From the viewpoint of policy implications, our research shows the following:

  1. i.

    With the emphasis placed on environmental protection and energy conservation by the Chinese government, a reduction in energy consumption and CO2 emission per unit of GDP did occur during the first two decades of the twenty-first century. However, this improvement may have resulted from changes such as input factor substitution, technological progress or upgrading of the industrial structure, rather than from an increase in the EEE level.

  2. ii.

    The GDP/energy and pollutant emission per GDP unit indexes can reflect only one aspect of energy use efficiency, and they should be used in combination with more sophisticated indexes, such as the EEE index.

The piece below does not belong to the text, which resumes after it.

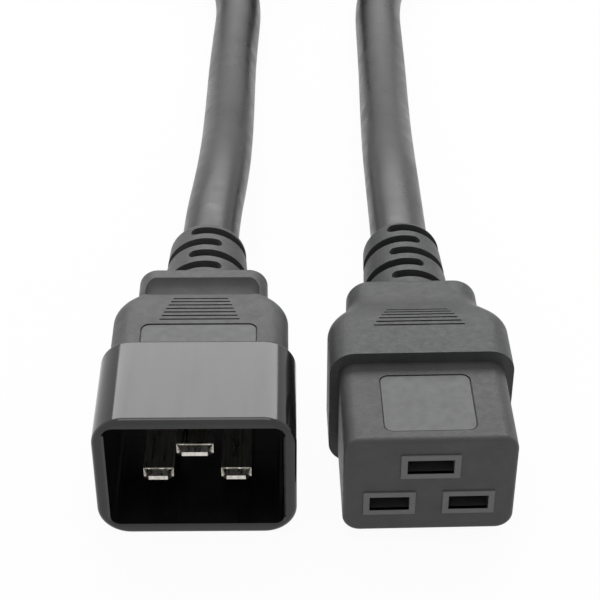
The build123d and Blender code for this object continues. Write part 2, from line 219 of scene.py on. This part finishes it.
class Paint:
    """A node material whose colour, roughness and bump come from procedural textures."""

    def __init__(self, name, roughness, metallic=0.0, specular=0.5):
        self.material = bpy.data.materials.new(name)
        self.material.use_nodes = True
        self.nodes = self.material.node_tree.nodes
        self.links = self.material.node_tree.links
        self.shader = self.nodes["Principled BSDF"]
        self.shader.inputs["Roughness"].default_value = roughness
        self.shader.inputs["Metallic"].default_value = metallic
        self.shader.inputs["Specular IOR Level"].default_value = specular
        self.place = self.nodes.new("ShaderNodeTexCoord").outputs["Object"]

    def stretched(self, scale, turn=0.0):
        mapping = self.nodes.new("ShaderNodeMapping")
        mapping.inputs["Scale"].default_value = scale
        mapping.inputs["Rotation"].default_value = (0, 0, radians(turn))
        self.links.new(self.place, mapping.inputs["Vector"])
        return mapping.outputs["Vector"]

    def noise(self, scale, detail=3.0, place=None):
        noise = self.nodes.new("ShaderNodeTexNoise")
        noise.inputs["Scale"].default_value = scale
        noise.inputs["Detail"].default_value = detail
        self.links.new(place or self.place, noise.inputs["Vector"])
        return noise.outputs["Fac"]

    def spread(self, value, low, high):
        ramp = self.nodes.new("ShaderNodeMapRange")
        ramp.inputs["From Min"].default_value = NOISE_LOW
        ramp.inputs["From Max"].default_value = NOISE_HIGH
        ramp.inputs["To Min"].default_value = low
        ramp.inputs["To Max"].default_value = high
        self.links.new(value, ramp.inputs["Value"])
        return ramp.outputs["Result"]

    def colour(self, value, dark, light):
        ramp = self.nodes.new("ShaderNodeValToRGB")
        ramp.color_ramp.elements[0].position = NOISE_LOW
        ramp.color_ramp.elements[0].color = (*dark, 1)
        ramp.color_ramp.elements[1].position = NOISE_HIGH
        ramp.color_ramp.elements[1].color = (*light, 1)
        self.links.new(value, ramp.inputs["Fac"])
        self.links.new(ramp.outputs["Color"], self.shader.inputs["Base Color"])

    def rough(self, value, low, high):
        self.links.new(self.spread(value, low, high), self.shader.inputs["Roughness"])

    def bump(self, value, distance, strength=1.0):
        bump = self.nodes.new("ShaderNodeBump")
        bump.inputs["Strength"].default_value = strength
        bump.inputs["Distance"].default_value = distance
        self.links.new(value, bump.inputs["Height"])
        if self.shader.inputs["Normal"].is_linked:
            earlier = self.shader.inputs["Normal"].links[0].from_socket
            self.links.new(earlier, bump.inputs["Normal"])
        self.links.new(bump.outputs["Normal"], self.shader.inputs["Normal"])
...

This is because the former are influenced by factors other than pure energy efficiency. For that reason, the EIA (2009) suggests that energy intensity (the reciprocal of the GDP/energy ratio) does not necessarily reflect true energy efficiency.

  3. iii.

    Given the existence of positive externalities in environmental protection, plants producing undesirable output as a byproduct may be reluctant to invest in emission reduction in the absence of incentive or punishment mechanisms. Consequently, a win–win solution in terms of economic development and environmental protection should replace the outdated, GDP-oriented development philosophy, as the latter may weaken the incentive for local governments to rigidly enforce environmental protection-related laws. The new idea that “lucid waters and lush mountains are invaluable assets” advocated by the president of China represents a major change in development philosophy, and corresponding measures should be taken to put this idea into practice.